How is attention organized in space while moving? I ask whether attention exhibits stable spatial structure across routes and participants, whether there are repeatable “topological key points” (such as intersections and turning points), and whether the distribution can be characterized by quantitative measures including entropy, bias, and scale.

Can human attention be used as a training signal for machines? I explore how gaze can be mapped into world coordinates and semantic maps, how to define attention alignment metrics between humans and models, and whether alignment can improve safety and interpretability in downstream decision-making.
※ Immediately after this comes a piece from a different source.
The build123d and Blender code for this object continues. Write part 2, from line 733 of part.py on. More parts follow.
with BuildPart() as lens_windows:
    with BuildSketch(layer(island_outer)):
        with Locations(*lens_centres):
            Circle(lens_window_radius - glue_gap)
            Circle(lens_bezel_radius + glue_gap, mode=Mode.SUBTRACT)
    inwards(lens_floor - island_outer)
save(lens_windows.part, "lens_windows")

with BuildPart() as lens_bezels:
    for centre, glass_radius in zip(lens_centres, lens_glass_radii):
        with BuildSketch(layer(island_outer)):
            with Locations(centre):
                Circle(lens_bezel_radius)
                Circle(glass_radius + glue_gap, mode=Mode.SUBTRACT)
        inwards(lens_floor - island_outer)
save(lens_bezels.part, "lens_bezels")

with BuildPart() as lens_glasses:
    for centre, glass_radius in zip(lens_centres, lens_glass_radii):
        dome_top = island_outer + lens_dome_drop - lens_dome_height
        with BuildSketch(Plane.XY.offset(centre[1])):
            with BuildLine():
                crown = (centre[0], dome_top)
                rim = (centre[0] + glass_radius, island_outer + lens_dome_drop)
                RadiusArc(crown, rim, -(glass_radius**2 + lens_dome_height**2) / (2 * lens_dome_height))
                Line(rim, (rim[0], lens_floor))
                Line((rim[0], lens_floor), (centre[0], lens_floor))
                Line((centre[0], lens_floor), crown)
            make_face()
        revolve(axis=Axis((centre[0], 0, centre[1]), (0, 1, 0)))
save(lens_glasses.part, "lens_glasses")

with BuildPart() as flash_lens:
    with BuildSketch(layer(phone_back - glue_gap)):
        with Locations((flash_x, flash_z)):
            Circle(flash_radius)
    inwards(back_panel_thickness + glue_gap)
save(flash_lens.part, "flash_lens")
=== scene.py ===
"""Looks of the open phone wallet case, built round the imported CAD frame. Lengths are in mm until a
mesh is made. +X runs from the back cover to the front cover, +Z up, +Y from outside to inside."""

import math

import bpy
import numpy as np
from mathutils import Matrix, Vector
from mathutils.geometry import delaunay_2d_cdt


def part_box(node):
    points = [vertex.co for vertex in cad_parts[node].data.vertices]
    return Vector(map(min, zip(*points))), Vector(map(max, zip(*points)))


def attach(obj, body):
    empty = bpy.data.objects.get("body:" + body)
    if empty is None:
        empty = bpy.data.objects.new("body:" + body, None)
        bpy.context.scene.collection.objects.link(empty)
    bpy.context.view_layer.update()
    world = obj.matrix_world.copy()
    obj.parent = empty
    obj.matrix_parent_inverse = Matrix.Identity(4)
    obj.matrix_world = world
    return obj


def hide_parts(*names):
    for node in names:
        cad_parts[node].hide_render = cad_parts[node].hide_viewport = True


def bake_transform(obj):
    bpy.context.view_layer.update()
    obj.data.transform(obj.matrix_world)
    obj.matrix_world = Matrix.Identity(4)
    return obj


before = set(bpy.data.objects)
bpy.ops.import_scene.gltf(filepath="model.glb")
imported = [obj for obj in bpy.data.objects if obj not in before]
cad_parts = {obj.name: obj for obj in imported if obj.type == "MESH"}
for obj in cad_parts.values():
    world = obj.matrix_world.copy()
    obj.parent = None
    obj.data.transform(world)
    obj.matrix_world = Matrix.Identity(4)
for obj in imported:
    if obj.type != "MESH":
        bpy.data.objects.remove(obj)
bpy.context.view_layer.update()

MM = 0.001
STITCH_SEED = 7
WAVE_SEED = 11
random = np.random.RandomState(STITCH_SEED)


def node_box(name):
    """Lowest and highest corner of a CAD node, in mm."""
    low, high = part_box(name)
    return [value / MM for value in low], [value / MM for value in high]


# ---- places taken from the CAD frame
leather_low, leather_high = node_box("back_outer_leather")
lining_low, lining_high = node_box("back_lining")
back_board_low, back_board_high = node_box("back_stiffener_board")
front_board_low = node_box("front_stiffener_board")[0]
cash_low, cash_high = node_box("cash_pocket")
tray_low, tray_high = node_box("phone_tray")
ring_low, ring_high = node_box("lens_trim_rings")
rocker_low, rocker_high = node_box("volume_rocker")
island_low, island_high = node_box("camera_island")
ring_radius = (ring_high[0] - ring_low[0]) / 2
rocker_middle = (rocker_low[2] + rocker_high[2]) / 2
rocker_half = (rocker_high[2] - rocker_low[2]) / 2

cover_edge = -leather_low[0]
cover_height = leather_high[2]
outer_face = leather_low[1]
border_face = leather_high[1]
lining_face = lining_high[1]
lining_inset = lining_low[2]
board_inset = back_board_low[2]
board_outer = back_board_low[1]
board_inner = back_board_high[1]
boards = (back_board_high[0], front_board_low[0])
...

Quantitative metrics under study:

Wearable Eye-Tracking in the Wild

The system is designed for mobile data collection: it records eye images and estimates gaze, with explicit synchronization between eye cameras, scene cameras, and external sensors, enabling gaze projection into 3D reconstructions and semantic maps.

Eye tracking monitoring
Prototype overview of Open Mobile Eye

Left: eye tracking monitoring snapshot. Right: prototype overview (design sketch and 3D-printed assembly).

Video source reference: YouTube.

Reference Devices and Why Open Hardware

Commercial wearable eye trackers (e.g., Tobii Pro Glasses 3 and Pupil Labs Core/Invisible) offer strong performance; however, their proprietary pipelines limit algorithm-level transparency and experimental flexibility for mechanism-oriented research. For work that targets mechanisms rather than a single application, control over calibration, error propagation, and data interfaces is essential.
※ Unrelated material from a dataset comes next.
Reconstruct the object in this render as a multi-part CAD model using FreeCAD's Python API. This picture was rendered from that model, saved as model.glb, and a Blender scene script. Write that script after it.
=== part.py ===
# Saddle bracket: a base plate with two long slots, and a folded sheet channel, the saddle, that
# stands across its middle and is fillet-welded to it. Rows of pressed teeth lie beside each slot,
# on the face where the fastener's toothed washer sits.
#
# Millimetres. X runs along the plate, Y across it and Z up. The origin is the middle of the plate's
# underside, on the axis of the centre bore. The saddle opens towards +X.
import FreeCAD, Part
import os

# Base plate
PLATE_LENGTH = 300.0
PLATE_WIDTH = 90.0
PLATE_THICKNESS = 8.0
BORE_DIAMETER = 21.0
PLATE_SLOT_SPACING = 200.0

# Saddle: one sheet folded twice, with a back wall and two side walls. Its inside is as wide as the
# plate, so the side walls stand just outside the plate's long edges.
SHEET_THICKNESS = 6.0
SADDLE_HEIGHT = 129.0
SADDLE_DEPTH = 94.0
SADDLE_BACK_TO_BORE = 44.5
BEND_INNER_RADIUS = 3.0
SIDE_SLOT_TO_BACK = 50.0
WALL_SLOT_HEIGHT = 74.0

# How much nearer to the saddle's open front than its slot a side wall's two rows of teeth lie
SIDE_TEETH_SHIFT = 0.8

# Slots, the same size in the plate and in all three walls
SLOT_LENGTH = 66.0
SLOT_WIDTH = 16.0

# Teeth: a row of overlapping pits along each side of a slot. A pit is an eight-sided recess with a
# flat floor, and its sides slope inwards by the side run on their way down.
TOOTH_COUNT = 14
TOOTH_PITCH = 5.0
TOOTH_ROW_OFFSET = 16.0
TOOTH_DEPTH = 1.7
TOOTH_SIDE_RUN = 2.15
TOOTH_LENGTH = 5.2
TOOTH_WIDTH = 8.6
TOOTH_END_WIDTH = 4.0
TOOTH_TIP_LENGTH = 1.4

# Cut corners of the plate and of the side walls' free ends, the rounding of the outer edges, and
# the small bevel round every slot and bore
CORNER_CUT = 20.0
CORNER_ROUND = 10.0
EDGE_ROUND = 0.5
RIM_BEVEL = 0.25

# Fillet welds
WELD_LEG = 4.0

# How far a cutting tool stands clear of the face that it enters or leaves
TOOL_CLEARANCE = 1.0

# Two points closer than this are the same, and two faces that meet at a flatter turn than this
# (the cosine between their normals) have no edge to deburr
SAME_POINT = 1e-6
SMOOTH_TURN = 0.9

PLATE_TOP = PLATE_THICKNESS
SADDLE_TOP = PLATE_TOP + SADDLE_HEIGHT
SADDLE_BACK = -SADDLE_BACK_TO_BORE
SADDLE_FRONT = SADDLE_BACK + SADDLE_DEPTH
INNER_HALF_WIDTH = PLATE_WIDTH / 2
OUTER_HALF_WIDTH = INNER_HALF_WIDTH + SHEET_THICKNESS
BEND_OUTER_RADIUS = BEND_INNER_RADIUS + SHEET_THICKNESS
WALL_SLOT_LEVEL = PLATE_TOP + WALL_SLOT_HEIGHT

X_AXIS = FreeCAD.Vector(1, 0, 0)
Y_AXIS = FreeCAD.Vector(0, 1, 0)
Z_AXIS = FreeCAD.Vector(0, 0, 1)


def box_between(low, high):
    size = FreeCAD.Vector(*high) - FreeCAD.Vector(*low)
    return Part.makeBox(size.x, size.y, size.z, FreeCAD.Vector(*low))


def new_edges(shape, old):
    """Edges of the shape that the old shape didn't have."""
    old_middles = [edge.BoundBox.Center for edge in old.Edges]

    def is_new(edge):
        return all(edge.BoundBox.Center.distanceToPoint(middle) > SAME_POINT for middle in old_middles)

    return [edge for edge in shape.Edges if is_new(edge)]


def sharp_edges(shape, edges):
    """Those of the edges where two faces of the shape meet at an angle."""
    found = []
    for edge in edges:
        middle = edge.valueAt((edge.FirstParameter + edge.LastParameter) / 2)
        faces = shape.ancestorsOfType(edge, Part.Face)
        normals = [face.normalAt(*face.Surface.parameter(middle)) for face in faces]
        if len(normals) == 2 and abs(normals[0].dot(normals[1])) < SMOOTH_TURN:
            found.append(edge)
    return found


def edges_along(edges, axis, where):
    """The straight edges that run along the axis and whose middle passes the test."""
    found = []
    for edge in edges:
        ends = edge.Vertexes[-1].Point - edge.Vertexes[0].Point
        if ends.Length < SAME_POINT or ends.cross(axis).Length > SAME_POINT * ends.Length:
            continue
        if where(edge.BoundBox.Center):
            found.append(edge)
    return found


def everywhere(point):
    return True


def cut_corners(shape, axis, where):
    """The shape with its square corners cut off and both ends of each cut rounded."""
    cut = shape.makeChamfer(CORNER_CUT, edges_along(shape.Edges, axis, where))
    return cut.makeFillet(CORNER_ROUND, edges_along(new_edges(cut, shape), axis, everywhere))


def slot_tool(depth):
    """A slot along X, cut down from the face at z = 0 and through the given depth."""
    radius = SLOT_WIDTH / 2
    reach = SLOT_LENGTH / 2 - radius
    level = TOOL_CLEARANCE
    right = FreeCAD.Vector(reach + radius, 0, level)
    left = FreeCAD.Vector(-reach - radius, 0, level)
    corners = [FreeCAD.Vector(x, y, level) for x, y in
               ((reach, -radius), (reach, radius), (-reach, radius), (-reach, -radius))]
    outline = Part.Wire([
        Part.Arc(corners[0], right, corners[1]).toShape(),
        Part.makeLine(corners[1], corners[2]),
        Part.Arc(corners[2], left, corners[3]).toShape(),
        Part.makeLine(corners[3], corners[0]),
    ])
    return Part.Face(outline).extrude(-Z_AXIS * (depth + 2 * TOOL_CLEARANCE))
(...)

This is why I decided to build an open system from scratch, prioritizing transparency, extensibility, and reproducibility.

Tobii Pro Glasses 3 product photo
Pupil Labs wearable eye tracker

Images: Tobii Pro Glasses 3 (official page), Pupil Labs (documentation).
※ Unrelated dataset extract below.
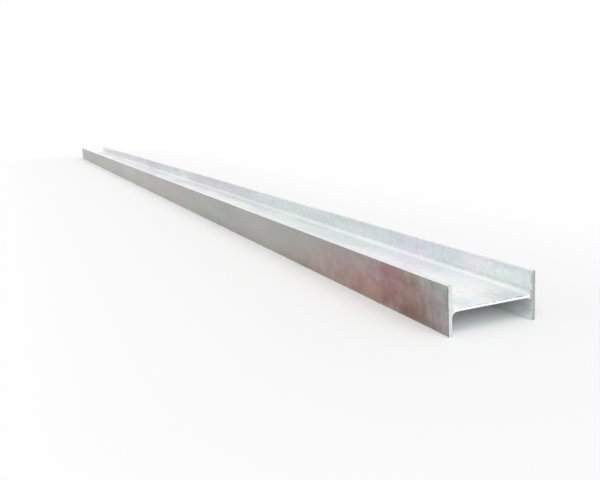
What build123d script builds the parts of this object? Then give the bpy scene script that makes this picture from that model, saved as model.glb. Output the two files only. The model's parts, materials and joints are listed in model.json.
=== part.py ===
from build123d import *

import os

# Hot-rolled steel I-beam with parallel flanges: one cut length of stock, in millimetres.
# It lies on the toes of its two flanges, so the web is level and the flanges stand upright.
# X runs along the beam, Y through the depth of the section and Z up from the floor.
# The origin is on the floor, under the middle of the beam.

# Driving dimensions
beam_length = 6000.0
section_depth = 200.0
flange_width = 100.0
flange_thickness = 8.5
web_thickness = 5.6
root_radius = 12.0
toe_radius = 2.0
saw_arris = 0.8

# Places in the section that follow from those sizes
web_level = flange_width / 2
flange_centre = (section_depth - flange_thickness) / 2


def toe_corners(profile):
    """The eight corners at the open ends of the flanges, lowest row and highest row."""
    rows = profile.vertices().group_by(Axis.Y)
    return rows[0] + rows[-1]


def root_corners(profile):
    """The four inner corners where the web runs into the flanges."""
    rows = profile.vertices().group_by(Axis.Y)
    return rows[1] + rows[-2]


with BuildPart() as i_beam:
    # Rolled section: a level web between two upright flanges
    with BuildSketch(Plane.YZ) as section:
        with Locations((0, web_level)):
            Rectangle(section_depth, web_thickness)
        with Locations((-flange_centre, web_level), (flange_centre, web_level)):
            Rectangle(flange_thickness, flange_width)
        fillet(root_corners(section), radius=root_radius)
        fillet(toe_corners(section), radius=toe_radius)
    extrude(amount=beam_length / 2, both=True)

    # Sawn ends, with the burr taken off all round each cut
    for end in (0, -1):
        cut_face = i_beam.faces().sort_by(Axis.X)[end]
        chamfer(cut_face.edges(), length=saw_arris)

i_beam.part.label = "i_beam"

os.makedirs("parts", exist_ok=True)
export_step(i_beam.part, "parts/i_beam.step")
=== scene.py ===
"""Looks of one galvanised steel I-beam that lies on the toes of its two flanges.

The beam is a single rolled piece: one section with rounded roots and toes, carried along a straight line and
sawn square at both ends. Geometry Nodes roll that section out, and a few zinc finishes dress it. All lengths
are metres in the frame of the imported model: X along the beam, Y through the depth of the section, Z up.
"""
import json
import logging
import math
from dataclasses import dataclass, field
from enum import Enum
from typing import Any, Protocol

import bpy
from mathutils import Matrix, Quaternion, Vector


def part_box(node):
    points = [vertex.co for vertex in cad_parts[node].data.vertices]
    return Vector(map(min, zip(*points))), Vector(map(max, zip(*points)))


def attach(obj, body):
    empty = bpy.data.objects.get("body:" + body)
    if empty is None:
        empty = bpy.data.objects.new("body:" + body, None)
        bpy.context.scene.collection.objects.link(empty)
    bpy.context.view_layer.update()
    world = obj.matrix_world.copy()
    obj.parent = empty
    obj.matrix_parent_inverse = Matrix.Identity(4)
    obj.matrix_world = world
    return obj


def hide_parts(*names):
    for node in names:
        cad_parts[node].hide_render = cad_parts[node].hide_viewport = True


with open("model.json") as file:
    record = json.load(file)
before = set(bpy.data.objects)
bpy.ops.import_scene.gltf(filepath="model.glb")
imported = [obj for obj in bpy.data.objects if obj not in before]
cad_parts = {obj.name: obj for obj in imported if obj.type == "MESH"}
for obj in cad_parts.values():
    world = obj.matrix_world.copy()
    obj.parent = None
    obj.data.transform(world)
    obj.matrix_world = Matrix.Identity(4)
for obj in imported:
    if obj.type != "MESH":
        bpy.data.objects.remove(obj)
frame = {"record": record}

NODE = "i_beam"
BODY = "root"
PIECE = "galvanised_beam"
LOG = logging.getLogger(NODE)
MAP_NAME = "OFBake"
MILLIMETRE = 0.001
# No zinc here is paler than this.
PALEST = 0.98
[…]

Our Approach: Open Mobile Eye

The core idea is to use cost-effective miniature infrared cameras, a lightweight 3D-printed frame, and open algorithms for pupil detection and gaze estimation. The system is also designed with interfaces for future integration with vision-language models for semantic mapping.

For the algorithmic foundation, I refer to open eye-tracking research frameworks (e.g., works by Jason Orlosky and collaborators), and adapt the pipeline to mobile scenarios with explicit calibration and synchronization considerations.

Related open-source research: https://github.com/JEOresearch

Human–Machine Attention Alignment

Beyond recording gaze points, the project aims to map attention into world coordinates and semantic space, so that human attention can be compared with model attention in a shared representation. Alignment is defined not merely as spatial overlap of saliency maps, but as structural consistency in how information is prioritized in space and time. This supports the definition of alignment metrics and enables controlled studies on how alignment relates to safety and interpretability.

Visual attention example video used for alignment and qualitative evaluation.

Performance Targets and Current Status

The objective is to achieve sufficient accuracy and temporal stability for spatial-structural analysis, rather than absolute commercial-grade precision. The current prototype is designed for stable time synchronization, lightweight wearing experience, and long-duration data collection, with all data and processing steps intended to remain open.

In ongoing tests, the prototype already supports typical scenarios such as urban walking, indoor navigation, target searching tasks, and initial human–machine attention alignment experiments.

Next Steps

Near-term work focuses on improving calibration procedures, optimizing infrared illumination and mechanical design, integrating semantic mapping with modern vision models, and preparing a public release of hardware files and code for reproducible experiments.